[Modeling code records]
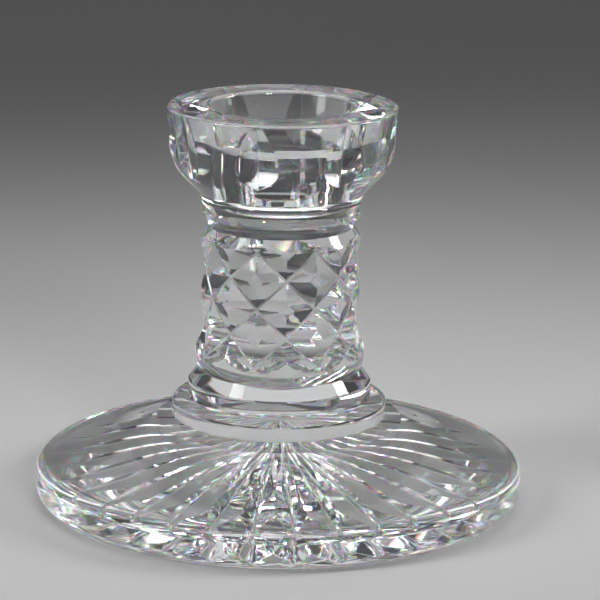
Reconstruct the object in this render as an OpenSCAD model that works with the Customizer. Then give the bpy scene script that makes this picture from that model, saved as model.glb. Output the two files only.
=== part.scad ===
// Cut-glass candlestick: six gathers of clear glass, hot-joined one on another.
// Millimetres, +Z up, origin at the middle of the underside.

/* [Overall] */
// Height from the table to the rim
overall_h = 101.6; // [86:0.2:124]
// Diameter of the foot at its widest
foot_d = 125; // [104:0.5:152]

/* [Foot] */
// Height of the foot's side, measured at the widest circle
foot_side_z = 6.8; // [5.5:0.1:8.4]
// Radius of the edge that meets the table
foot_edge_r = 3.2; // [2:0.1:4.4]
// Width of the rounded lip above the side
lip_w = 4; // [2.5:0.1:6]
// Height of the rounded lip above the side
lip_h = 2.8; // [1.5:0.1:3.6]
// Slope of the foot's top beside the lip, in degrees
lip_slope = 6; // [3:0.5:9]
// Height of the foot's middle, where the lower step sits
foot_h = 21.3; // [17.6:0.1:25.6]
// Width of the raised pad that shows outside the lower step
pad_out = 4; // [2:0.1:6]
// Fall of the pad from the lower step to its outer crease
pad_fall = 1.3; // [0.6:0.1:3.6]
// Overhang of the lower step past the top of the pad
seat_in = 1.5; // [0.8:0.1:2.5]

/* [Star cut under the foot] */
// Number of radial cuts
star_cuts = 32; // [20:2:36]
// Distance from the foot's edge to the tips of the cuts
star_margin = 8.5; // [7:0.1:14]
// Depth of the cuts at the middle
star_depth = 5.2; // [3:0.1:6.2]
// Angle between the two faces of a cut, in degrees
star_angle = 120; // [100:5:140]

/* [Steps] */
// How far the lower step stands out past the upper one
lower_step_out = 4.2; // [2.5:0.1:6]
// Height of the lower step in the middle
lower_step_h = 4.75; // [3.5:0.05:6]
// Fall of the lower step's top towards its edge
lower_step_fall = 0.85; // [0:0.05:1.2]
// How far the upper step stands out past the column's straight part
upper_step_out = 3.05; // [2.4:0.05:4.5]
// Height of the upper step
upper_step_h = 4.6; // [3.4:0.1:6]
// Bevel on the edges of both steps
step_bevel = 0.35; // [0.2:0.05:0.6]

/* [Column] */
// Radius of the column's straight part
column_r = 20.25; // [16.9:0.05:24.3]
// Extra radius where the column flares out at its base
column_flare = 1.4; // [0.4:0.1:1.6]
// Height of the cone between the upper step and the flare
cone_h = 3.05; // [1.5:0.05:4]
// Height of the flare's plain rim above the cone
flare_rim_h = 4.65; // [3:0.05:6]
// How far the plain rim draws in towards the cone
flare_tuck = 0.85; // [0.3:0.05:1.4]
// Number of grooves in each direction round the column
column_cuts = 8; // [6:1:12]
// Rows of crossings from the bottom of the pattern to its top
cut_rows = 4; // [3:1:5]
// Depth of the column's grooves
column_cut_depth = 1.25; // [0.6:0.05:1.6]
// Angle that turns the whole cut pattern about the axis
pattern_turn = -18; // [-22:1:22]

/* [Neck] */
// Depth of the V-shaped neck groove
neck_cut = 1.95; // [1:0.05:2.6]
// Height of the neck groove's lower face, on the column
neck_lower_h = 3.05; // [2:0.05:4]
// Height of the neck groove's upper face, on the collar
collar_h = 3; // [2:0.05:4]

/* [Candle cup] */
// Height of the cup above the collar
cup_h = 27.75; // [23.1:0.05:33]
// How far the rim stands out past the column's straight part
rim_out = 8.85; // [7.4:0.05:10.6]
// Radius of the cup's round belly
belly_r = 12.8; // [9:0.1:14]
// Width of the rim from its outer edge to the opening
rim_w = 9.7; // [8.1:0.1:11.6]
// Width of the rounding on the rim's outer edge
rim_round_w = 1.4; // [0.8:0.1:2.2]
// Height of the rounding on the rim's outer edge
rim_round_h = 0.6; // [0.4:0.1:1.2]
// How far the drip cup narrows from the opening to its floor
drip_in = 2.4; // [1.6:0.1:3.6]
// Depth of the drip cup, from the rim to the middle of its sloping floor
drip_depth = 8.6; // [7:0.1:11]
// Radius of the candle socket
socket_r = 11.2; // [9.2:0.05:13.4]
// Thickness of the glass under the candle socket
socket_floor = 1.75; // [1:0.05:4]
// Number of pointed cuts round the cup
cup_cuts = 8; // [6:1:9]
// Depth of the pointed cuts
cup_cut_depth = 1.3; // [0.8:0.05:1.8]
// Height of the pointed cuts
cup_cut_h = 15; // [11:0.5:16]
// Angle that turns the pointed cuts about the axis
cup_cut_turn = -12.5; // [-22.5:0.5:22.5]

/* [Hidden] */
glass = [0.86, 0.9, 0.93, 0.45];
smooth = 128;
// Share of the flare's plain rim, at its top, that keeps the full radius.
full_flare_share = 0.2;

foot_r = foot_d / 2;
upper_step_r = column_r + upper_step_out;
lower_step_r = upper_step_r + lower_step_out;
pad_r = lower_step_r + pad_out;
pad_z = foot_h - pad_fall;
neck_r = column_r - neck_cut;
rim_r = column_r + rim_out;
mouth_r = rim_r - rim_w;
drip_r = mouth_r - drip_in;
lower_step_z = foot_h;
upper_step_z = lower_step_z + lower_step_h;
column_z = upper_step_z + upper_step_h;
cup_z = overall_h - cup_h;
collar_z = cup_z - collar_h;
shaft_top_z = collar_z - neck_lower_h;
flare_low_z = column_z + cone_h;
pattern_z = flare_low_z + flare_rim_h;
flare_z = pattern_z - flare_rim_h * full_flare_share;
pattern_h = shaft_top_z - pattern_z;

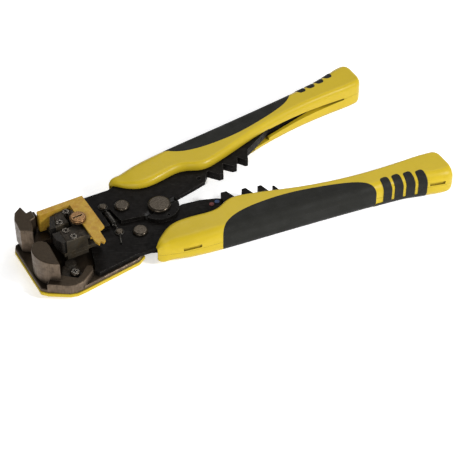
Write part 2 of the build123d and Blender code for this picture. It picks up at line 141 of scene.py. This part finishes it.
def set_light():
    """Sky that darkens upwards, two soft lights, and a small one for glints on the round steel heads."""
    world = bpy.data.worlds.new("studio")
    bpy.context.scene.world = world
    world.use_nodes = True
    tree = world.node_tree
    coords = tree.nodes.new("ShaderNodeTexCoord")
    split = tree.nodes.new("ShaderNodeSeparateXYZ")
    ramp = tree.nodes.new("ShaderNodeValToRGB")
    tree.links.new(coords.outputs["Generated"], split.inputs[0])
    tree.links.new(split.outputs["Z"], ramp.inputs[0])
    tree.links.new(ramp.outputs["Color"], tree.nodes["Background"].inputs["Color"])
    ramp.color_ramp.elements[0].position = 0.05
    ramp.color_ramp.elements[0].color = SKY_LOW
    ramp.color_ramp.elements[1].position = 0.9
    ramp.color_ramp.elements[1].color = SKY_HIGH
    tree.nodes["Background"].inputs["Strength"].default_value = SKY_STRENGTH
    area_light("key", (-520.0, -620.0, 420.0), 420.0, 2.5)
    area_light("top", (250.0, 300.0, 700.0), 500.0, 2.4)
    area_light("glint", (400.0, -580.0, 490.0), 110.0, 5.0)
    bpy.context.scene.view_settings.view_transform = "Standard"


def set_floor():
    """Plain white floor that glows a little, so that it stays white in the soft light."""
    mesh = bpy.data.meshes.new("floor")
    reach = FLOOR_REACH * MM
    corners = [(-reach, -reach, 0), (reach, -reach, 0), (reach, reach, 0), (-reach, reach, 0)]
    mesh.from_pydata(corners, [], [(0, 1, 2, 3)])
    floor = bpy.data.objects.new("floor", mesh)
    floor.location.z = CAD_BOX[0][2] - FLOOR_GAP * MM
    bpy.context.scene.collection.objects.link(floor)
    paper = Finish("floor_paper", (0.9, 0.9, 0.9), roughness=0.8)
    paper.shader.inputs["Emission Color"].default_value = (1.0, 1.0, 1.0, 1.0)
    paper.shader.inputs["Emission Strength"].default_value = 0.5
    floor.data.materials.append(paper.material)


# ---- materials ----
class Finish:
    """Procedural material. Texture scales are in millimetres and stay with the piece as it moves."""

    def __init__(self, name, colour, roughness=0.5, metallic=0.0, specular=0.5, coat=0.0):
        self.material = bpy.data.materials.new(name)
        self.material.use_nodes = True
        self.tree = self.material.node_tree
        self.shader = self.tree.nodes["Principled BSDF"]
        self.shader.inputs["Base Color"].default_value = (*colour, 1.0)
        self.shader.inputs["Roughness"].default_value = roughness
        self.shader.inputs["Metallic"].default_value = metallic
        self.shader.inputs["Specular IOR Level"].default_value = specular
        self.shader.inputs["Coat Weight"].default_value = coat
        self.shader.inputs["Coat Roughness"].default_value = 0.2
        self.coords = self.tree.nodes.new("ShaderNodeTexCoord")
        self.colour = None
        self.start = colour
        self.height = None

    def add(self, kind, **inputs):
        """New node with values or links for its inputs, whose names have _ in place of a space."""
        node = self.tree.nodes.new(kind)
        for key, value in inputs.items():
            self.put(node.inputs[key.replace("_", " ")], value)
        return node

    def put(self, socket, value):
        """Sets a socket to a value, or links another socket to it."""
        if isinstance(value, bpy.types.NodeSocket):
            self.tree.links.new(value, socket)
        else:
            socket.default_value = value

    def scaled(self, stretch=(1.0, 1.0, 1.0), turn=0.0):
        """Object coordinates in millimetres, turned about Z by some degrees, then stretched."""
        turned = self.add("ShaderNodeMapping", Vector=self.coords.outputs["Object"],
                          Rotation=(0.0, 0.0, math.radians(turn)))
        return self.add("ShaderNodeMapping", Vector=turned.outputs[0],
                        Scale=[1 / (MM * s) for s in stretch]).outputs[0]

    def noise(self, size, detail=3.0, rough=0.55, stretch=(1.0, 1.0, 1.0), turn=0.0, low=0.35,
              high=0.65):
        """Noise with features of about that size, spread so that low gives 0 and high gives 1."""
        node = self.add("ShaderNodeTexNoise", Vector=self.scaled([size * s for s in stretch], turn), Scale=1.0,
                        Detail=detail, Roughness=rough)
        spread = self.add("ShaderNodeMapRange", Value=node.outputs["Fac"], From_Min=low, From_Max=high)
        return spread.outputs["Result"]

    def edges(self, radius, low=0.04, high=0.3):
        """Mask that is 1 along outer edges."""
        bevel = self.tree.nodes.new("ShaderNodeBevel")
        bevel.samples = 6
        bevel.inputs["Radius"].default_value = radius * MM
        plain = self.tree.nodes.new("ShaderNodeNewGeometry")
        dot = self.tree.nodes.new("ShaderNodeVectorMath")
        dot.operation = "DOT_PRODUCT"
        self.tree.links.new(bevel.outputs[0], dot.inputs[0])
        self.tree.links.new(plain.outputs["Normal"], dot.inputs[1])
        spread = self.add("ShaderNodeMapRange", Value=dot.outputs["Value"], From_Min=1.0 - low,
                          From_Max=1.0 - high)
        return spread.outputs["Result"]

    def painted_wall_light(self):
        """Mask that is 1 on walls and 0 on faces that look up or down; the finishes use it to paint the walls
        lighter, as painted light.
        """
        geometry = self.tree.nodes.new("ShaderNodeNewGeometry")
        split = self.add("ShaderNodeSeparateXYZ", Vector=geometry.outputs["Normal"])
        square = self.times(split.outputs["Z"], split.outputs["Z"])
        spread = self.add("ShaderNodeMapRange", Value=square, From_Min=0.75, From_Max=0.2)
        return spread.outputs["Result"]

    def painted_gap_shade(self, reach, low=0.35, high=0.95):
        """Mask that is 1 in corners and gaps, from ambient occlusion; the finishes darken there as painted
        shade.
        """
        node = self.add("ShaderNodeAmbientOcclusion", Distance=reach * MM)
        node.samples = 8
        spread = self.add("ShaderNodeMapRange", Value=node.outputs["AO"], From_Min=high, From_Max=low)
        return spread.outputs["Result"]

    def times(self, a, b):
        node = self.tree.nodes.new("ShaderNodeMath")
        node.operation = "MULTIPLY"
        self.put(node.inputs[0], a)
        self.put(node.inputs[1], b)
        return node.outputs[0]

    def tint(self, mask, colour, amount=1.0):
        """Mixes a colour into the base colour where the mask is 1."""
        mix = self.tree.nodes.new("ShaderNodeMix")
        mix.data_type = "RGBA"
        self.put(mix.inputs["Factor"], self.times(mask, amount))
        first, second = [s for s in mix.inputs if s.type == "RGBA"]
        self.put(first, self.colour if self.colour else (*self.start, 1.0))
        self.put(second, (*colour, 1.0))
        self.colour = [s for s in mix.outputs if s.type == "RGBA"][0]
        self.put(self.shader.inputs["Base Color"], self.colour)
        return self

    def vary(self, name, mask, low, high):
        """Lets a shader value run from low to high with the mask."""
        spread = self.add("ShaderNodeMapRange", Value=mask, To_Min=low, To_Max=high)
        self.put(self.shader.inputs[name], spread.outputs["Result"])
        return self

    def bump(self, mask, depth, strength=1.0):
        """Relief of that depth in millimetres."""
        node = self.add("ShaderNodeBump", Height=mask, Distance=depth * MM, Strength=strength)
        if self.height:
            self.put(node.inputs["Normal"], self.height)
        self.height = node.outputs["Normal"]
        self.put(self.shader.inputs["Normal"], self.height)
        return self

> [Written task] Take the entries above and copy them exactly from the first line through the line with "foot_d = 125; // [104:0.5:152]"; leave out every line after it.

> [Complete response]
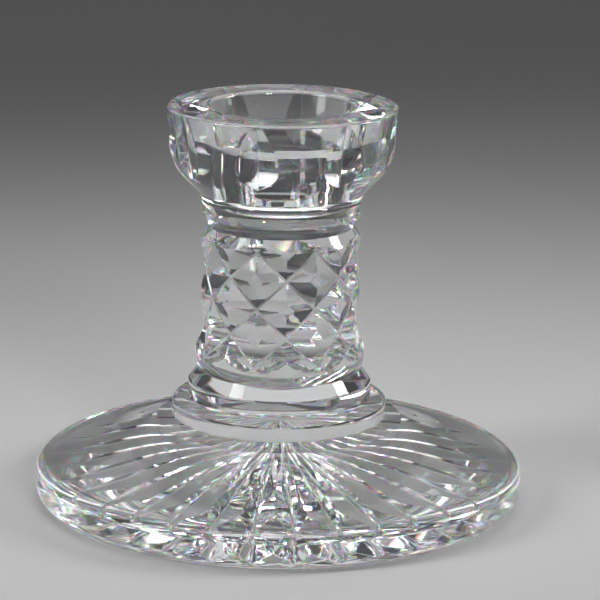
Reconstruct the object in this render as an OpenSCAD model that works with the Customizer. Then give the bpy scene script that makes this picture from that model, saved as model.glb. Output the two files only.
=== part.scad ===
// Cut-glass candlestick: six gathers of clear glass, hot-joined one on another.
// Millimetres, +Z up, origin at the middle of the underside.

/* [Overall] */
// Height from the table to the rim
overall_h = 101.6; // [86:0.2:124]
// Diameter of the foot at its widest
foot_d = 125; // [104:0.5:152]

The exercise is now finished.